Early on in our relationship though, I definitely felt the need to try and take on everything myself.  With so many people questioning my role, I think I felt like I had to prove that I could be that mom that does it all.  I have a full-time job and I still wanted to be able to have a clean house and make well-balanced dinners and get kids to bed at an early time.  To put it simply, I wore myself into the ground.  I would get angry and impatient because I was tired and felt like all I did was laundry and cook.  I would then take it out on kids or my boyfriend and that just never ended well.

Let’s face it, I still have my moments where I feel trapped in the never-ending laundry cycle, but that being said I recognized it as a trigger for me.  When I felt like there was too much a mental load that I was taking on by myself, it made me angry and get frustrated more easily.  But I still never asked for help.  The comic in the article, appropriately titled “You Should’ve Asked,” points out how most guys won’t help out until their partner asks them to.  They expect women to manage their chores.  But as the article states, the sheer act of having to remember everything is already a full-time job.


“I thought adulting as a single person was hard”

I’m not saying that guys just don’t help out at all because that’s not true.  It is the mental load of constantly thinking of everyone’s wellbeing that can be overwhelming.  I thought adulting as a single person was hard, but when you are responsible for remembering everything for a whole family it can be a lot.

For example, feeding the whole family – I can’t tell you how many times I just don’t want to cook dinner.  After coming home from a full day at work, the last thing I want to do is to spend 45 minutes cooking and then have to turn around and do dishes before getting kids off to bed.  My boyfriend has often said to me “Well, then don’t cook”.  My boyfriend doesn’t know how to cook, so if I don’t cook then I know that means that the kids would just have to eat cereal or that we would be ordering pizza.  Knowing the kids wouldn’t get anything real to eat often stresses me out more than the idea of having to drum up something quick for dinner in the first place.  But I realized, sometimes I have to be okay with that!


Cut Yourself a Break

It took me a while to figure it out, but I realized that I need to cut myself a break sometimes.  So what if the dishes sit in the sink for a day (or maybe even two)?  So what if kids miss their bedtime by a few minutes?  So what if we eat pizza two times in a week?  It’s okay!  Having kids and a full-time job is downright exhausting at times.

As I stated before though, I am now able to recognize what some stress triggers are for me.  Having to tell kids to pick up their stuff more than three times, having dishes stack up in the sink when the dishwasher is empty, finding random socks all over the place, being behind on loads and loads of laundry… when these things pile up it stresses me out and makes me cranky.


Speaking Up

It took me acknowledging what set me off for me to be able to have a conversation with my boyfriend about it.  I don’t have to ask for help, but I do need to speak up when I need a break.  I’ve written before about taking time to yourself, but sometimes that’s all I need to help reset.  Sometimes that means my boyfriend picking up the kids so I can stay late and get some work done or vice versa him dropping them off at school so I can get some extra sleep.
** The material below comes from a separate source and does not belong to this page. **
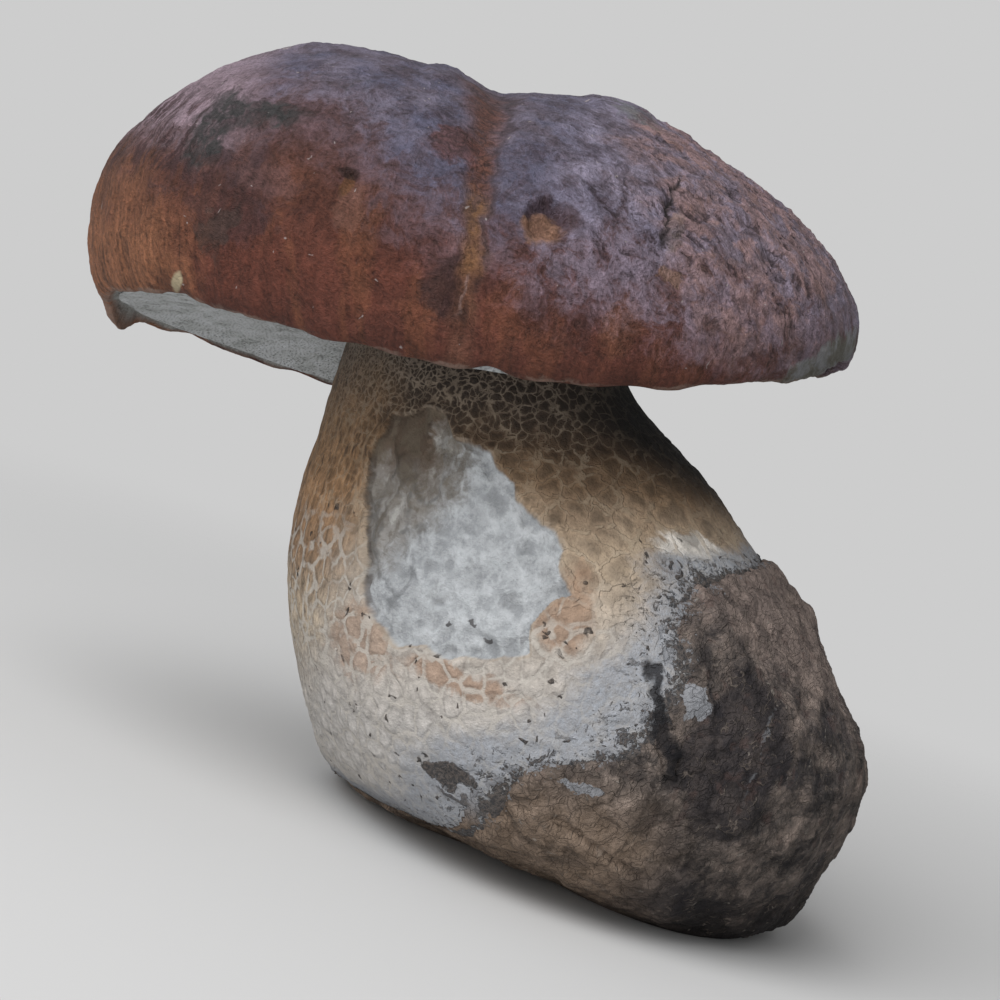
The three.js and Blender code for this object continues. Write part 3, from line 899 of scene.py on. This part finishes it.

The article suggests some ways we can attempt to even out the mental load with our partner, which I think are all good suggestions.  But, my main takeaway is just that there is this extra burden or “mental load” that us as moms often bear.  I never really knew of a term for it before now.  Sometimes I can handle it and frankly enjoy it – such as planning Christmas gifts or packing for a vacation.  It can be stressful yet exciting.  But, it is key to recognize when you have reached your mental capacity and speaking up if you are approaching that breaking point.